— Material provided —
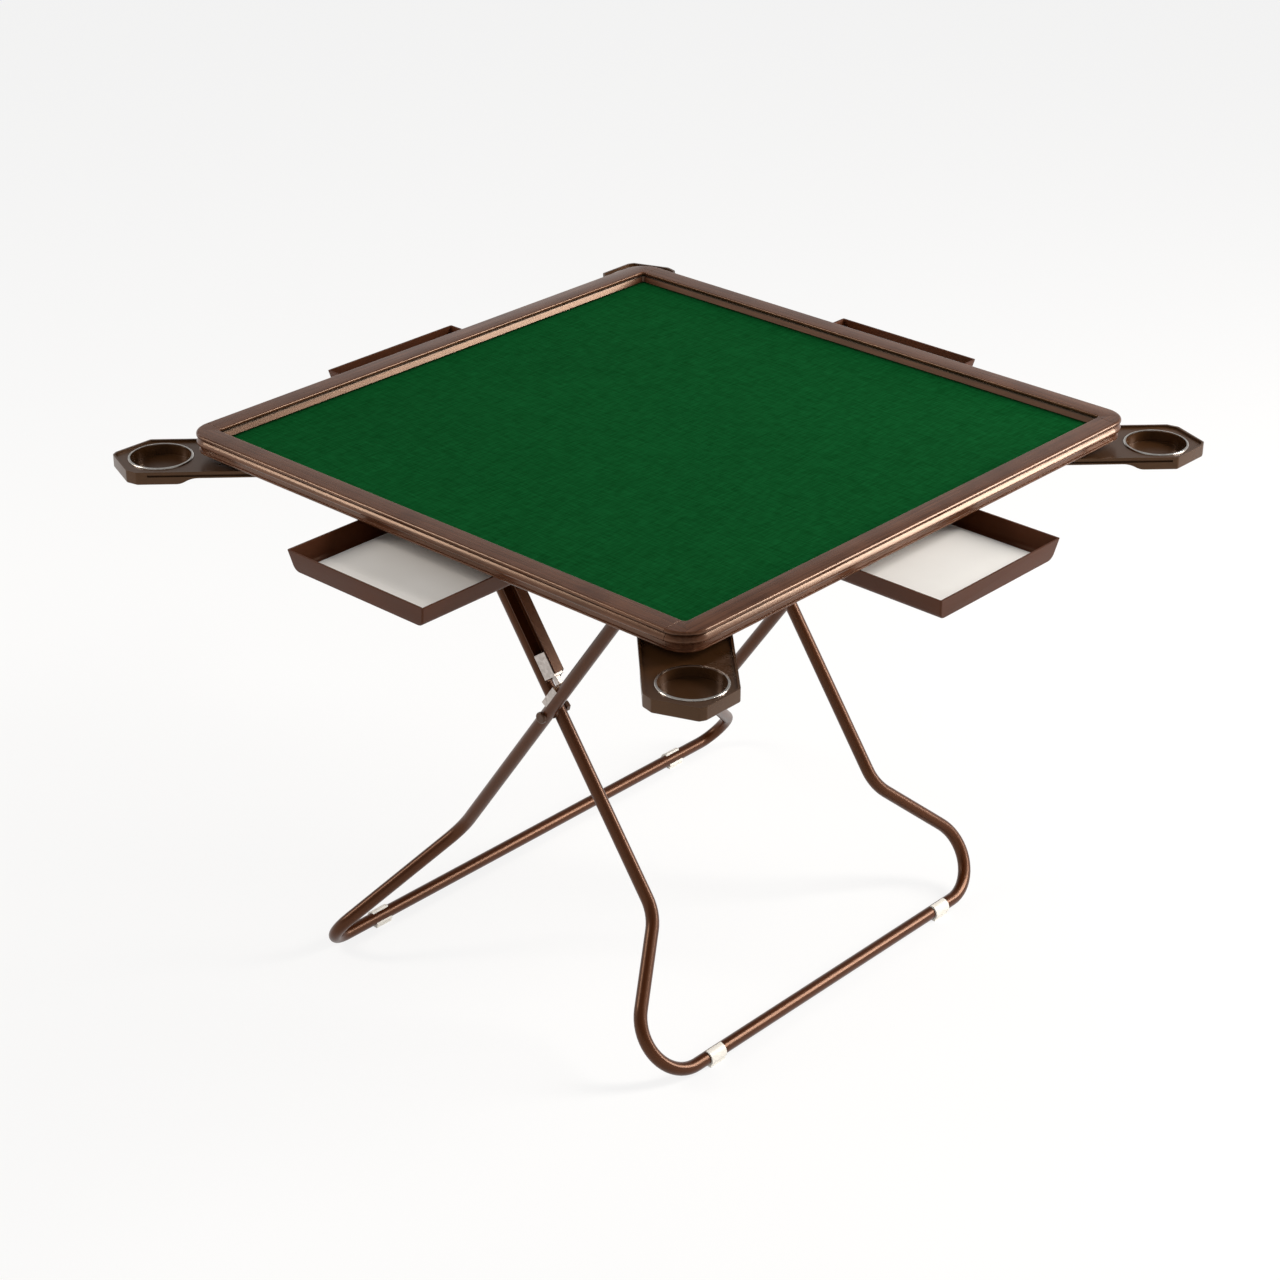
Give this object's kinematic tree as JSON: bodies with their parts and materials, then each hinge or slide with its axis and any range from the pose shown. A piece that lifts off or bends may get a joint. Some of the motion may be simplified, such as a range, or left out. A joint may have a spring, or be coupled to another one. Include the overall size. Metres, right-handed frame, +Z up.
{
  "type": "folding mahjong table",
  "caption": "Square felt-topped folding games table with pull-out drawers, corner cup holders and crossed tube legs that lock open.",
  "frame": {"origin": "on the floor, below the middle of the box round the whole table with its drawers and cup holders drawn out; the middle of the square top is 16 mm towards -X and 9 mm towards +Y of it", "axes": "+Z up, -Y the front side, +X the right side, where the crossed legs fold flat by their outer foot going to -X"},
  "size_m": [1.076, 1.074, 0.74],
  "materials": {
    "rim_moulding": "semi-gloss dark brown moulding",
    "playing_board": "plain fibreboard, unpainted below",
    "felt": "green woven felt",
    "batten_wood": "sawn softwood",
    "bracket_paint": "dark brown enamel",
    "tube_paint": "gloss dark brown enamel",
    "plug_plastic": "matt black-brown",
    "zinc_steel": "zinc plated",
    "nylon": "natural nylon",
    "clip_plastic": "white moulded plastic",
    "drawer_plastic": "reddish brown moulded plastic",
    "drawer_floor": "pale panel",
    "guide_plastic": "dark brown moulded plastic",
    "holder_plastic": "gloss very dark brown plastic",
    "ring_plating": "bright plated"
  },
  "bodies": {
    "table_top": {"cup_guide_back_left": "guide_plastic", "cup_guide_back_right": "guide_plastic", "cup_guide_front_left": "guide_plastic", "cup_guide_front_right": "guide_plastic", "drawer_guide_back": "guide_plastic", "drawer_guide_front": "guide_plastic", "drawer_guide_left": "guide_plastic", "drawer_guide_right": "guide_plastic", "felt": "felt", "hinge_batten": "batten_wood", "hinge_bolts": "zinc_steel", "hinge_bracket_back": "bracket_paint", "hinge_bracket_front": "bracket_paint", "playing_board": "playing_board", "rail_batten_back": "batten_wood", "rail_batten_front": "batten_wood", "rim_back": "rim_moulding", "rim_front": "rim_moulding", "rim_left": "rim_moulding", "rim_right": "rim_moulding", "slide_rail_back": "bracket_paint", "slide_rail_front": "bracket_paint", "underside_screws": "zinc_steel"},
    "cup_holder_back_left": {"cup_holder_back_left": "holder_plastic", "cup_ring_back_left": "ring_plating"},
    "cup_holder_back_right": {"cup_holder_back_right": "holder_plastic", "cup_ring_back_right": "ring_plating"},
    "cup_holder_front_left": {"cup_holder_front_left": "holder_plastic", "cup_ring_front_left": "ring_plating"},
    "cup_holder_front_right": {"cup_holder_front_right": "holder_plastic", "cup_ring_front_right": "ring_plating"},
    "drawer_back": {"drawer_back": "drawer_plastic", "drawer_floor_back": "drawer_floor"},
    "drawer_front": {"drawer_floor_front": "drawer_floor", "drawer_front": "drawer_plastic"},
    "drawer_left": {"drawer_floor_left": "drawer_floor", "drawer_left": "drawer_plastic"},
    "drawer_right": {"drawer_floor_right": "drawer_floor", "drawer_right": "drawer_plastic"},
    "inner_leg": {"foot_clip_inner_back": "clip_plastic", "foot_clip_inner_front": "clip_plastic", "inner_leg_frame": "tube_paint", "inner_leg_plugs": "plug_plastic", "inner_leg_top_bar": "tube_paint", "lock_channel_back": "tube_paint", "lock_channel_front": "tube_paint", "slide_spool_back": "nylon", "slide_spool_front": "nylon"},
    "outer_leg": {"foot_clip_outer_back": "clip_plastic", "foot_clip_outer_front": "clip_plastic", "lock_keeper_back": "zinc_steel", "lock_keeper_front": "zinc_steel", "outer_leg_frame": "tube_paint", "outer_leg_plugs": "plug_plastic", "pivot_bolts": "bracket_paint"},
    "latch_back": {"lock_latch_back": "zinc_steel"},
    "latch_front": {"lock_latch_front": "zinc_steel"}
  },
  "joints": [
    {"name": "leg_fold", "type": "hinge", "parent": "table_top", "child": "outer_leg", "pos_m": [0.17365, 0.009, 0.644], "axis": [0, 1, 0], "range_deg": [0, 55]},
    {"name": "leg_cross", "type": "hinge", "parent": "outer_leg", "child": "inner_leg", "pos_m": [0.014, 0.009, 0.416], "axis": [0, 1, 0], "range_deg": [-110, 0]},
    {"name": "latch_front_slide", "type": "slide", "parent": "inner_leg", "child": "latch_front", "axis": [0.5736, 0, -0.8192], "range_m": [0, 0.01]},
    {"name": "latch_back_slide", "type": "slide", "parent": "inner_leg", "child": "latch_back", "axis": [0.5736, 0, -0.8192], "range_m": [0, 0.01]},
    {"name": "drawer_front_slide", "type": "slide", "parent": "table_top", "child": "drawer_front", "axis": [0, -1, 0], "range_m": [-0.106, 0.019]},
    {"name": "drawer_right_slide", "type": "slide", "parent": "table_top", "child": "drawer_right", "axis": [1, 0, 0], "range_m": [-0.114, 0.011]},
    {"name": "drawer_back_slide", "type": "slide", "parent": "table_top", "child": "drawer_back", "axis": [0, 1, 0], "range_m": [-0.088, 0.037]},
    {"name": "drawer_left_slide", "type": "slide", "parent": "table_top", "child": "drawer_left", "axis": [-1, 0, 0], "range_m": [-0.082, 0.043]},
    {"name": "cup_holder_front_right_slide", "type": "slide", "parent": "table_top", "child": "cup_holder_front_right", "axis": [0.7071, -0.7071, 0], "range_m": [-0.115, 0]},
    {"name": "cup_holder_back_right_slide", "type": "slide", "parent": "table_top", "child": "cup_holder_back_right", "axis": [0.7071, 0.7071, 0], "range_m": [-0.115, 0]},
    {"name": "cup_holder_back_left_slide", "type": "slide", "parent": "table_top", "child": "cup_holder_back_left", "axis": [-0.7071, 0.7071, 0], "range_m": [-0.115, 0]},
    {"name": "cup_holder_front_left_slide", "type": "slide", "parent": "table_top", "child": "cup_holder_front_left", "axis": [-0.7071, -0.7071, 0], "range_m": [-0.115, 0]}
  ],
  "couplings": [
    {"joint": "leg_cross", "follows": "leg_fold", "ratio": -2}
  ]
}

— Work instructions —
Work through the listing above and report how many lines include the string "materials", with no other text.

— Exercise response —
2